Enron's problem was that almost all the profits projected for the Quaker deal were derived from services, not commodities. How did it manage to book them up-front?
The company used a questionable method called "revenue allocation". The net effect of this highly complex treatment was to redefine as commodities some of the money Quaker was paying for services and therefore create more profits that Enron could book up front.
Under the system, Enron's internal accountants created a new category called "allocated revenues". These were based not on what Quaker had historically paid for energy commodities and its service contracts, but on figures that Enron claimed reflected the open market value of the commodities and services.
This revaluation made a significant difference to the reported worth of the contract. Enron would have earned only a small margin supplying gas and power to Quaker based on the original revenue figures it used to calculate the deal. These activities could have actually been loss-making with Quaker's annual discount. Instead, revenue allocation allowed the company to claim an immediate hefty profit on the deal. Asked if such a move is illegal, the former Enron accountant says: 'It's certainly skirting the edge. It's very, very aggressive.'"


Now we apply derivatives in Enron's equation (as read in the beginning of the article), "Such transactions, many with other Enron-related entities, may have helped the group in two ways, according to accountancy experts. They helped to reduce debt temporarily, but also created price benchmarks - the so-called "estimated fair value" used in its accounts - so the company could assign generous values to assets ranging from power plants to derivatives.
Frank Partnoy, a professor at the University of San Diego School of Law who has studied Enron's derivatives transactions, told a committee last month: "

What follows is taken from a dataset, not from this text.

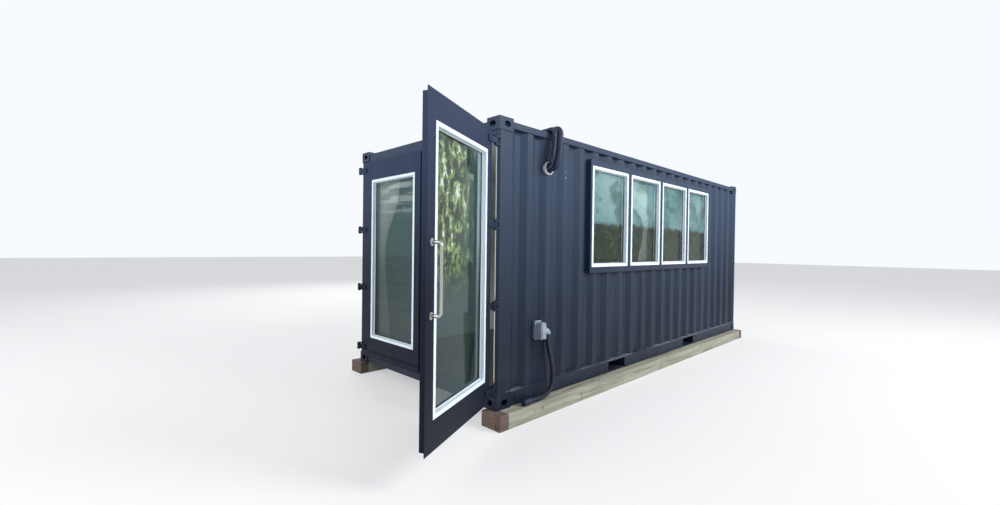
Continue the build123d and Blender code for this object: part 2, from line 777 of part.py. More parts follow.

Derivatives, he added, were also used to "hide speculator losses it suffered on technology stocks, hide huge debts incurred to finance unprofitable new businesses, including retail energy services for new customers, [and] inflate the value of other troubled businesses, including its new ventures in fibre-optic bandwidth".

For some assets, such as shares trading in transparent markets, there is little or no leeway in defining the "fair value" of the holding. The asset is "marked to market" at the quoted price and a loss or gain is included in net income.
"


Now let's review. Derivatives were "also used to:

1. hide speculator losses it suffered on technology stocks, and
2. hide huge debts incurred to finance unprofitable new businesses"
3. created price benchmarks aka. Estimated fair value based on the market price... aka. Mark to Market accounting.


Mark to Market procedure known as "revenue allocation" was used to:

1. allow the company to claim an immediate hefty profit on the deal
2. hide the small margin based, loss incurring numbers on the original revenue figures it used to calculate the deal.
Enron entered into derivatives transactions with these entities to shield volatile assets from quarterly financial reporting and to inflate artificially the value of certain Enron assets.

So with that being said, the use of derivatives by banking and non-bank institutions is under question. The topic came up in Congress about suspending Mark to Market accounting (to relieve the taxpayers of the $700 bailout TARP burden) when the head of the SEC rejected the proposal.

I'm tickled pink by the SEC because they refused to regulate the derivative market (so I'm told) yet they still get the final say in what method is used for accounting of these derivatives. I think the taxpayers should get the final say. If the shareholders don't want AIG, Bear Stearns, WAMU and so on...why are the taxpayers forced to buy them? When do the 300 million taxpayer owners of these firms get appointed as the Board of Directors? When do we get to vote for a change of management? We should be allowed to get these CEO's fired. Instead, Chris Dodd wrote in their bonuses and blamed it on Obama.

The banks and non-bank lenders such as Countrywide used the derivatives to finance ARM loans. Somehow the GDP miracuously rose to $13 trillion when the trade deficit was at record highs ($700 billion plus interest payables), offshoring and outsourcing were costing Americans their jobs and the value of the US Dollar was lowering to the relative value of the Canadian dollar.

Financial engineers created this vehicle and it was known that derivatives were NOT MONITORED BY THE SEC. Why? I'm not sure yet. However, fraudulent derivatives were traded in the markets, and THEY WERE ALLOWED TO DO SO. The government is actively protecting the CEO's from the shareholder retaliation. The largest shareholders have the right to sue or as a member of the Board of Directors; the influence to can a CEO. Why was the government protecting them? Why is the government bailing out the banks when they knowingly screwed themselves? Our leaders conciously pursued these crazy financial crimes.

The question is WHY? Why did we cook America's financial statements? What was the government hoping to come of this? They were paid well to heist our piggybanks.